Ask your students: what qualifications do you think were needed to join the Navy in the War of 1812? Join Constitution‘s Crew with this paper-based Recruiting Quiz. Pair students up and have one play the recruiter while the other plays the sailor.

Activity: Recruiter’s Quiz & Scorecard (Paper Version)

PRIMARY SOURCES

Recruiting Through the Years

Recruiting advertisements were used before, during, and after the War of 1812, and still are used today. Share with students the following Recruiting Advertisements: a 1798 Newspaper Recruiting Article, a War of 1812 Recruitment Advertisement, and an Army Recruitment poster from World War I. Ask your students: is the recruiting message the same?
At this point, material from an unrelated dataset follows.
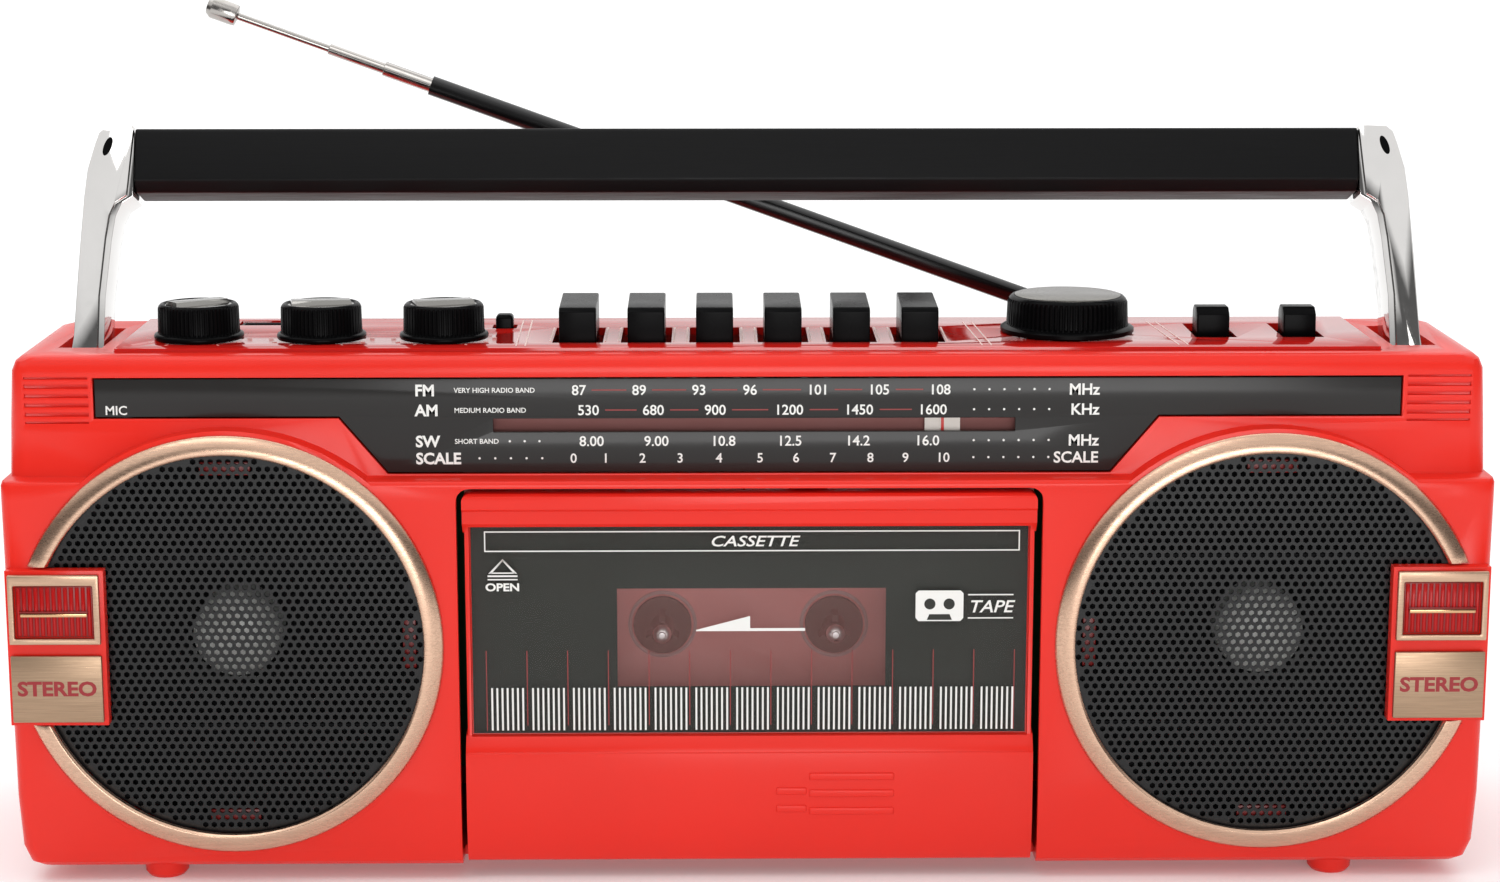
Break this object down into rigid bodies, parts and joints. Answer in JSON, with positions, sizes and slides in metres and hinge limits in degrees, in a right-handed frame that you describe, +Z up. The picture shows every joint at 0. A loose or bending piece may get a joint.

How is it different? What role do the words, size and style play in communicating the recruitment message? Have students design and create a recruiting advertisement for a club, sport or activity that they enjoy. How can they get people to join through a piece of paper?

ACTIVITY

Design your Seabag

Leaving home for what may have been months on end with a crew whom you barely knew must have been frightening. Discuss with your students: what would you take with you to remind you of the comforts of home? Pictures, special tokens, letters? Share the image of John’s Lord’s seabag with your students, and encourage them to design and color their own seabag with images that remind them of home.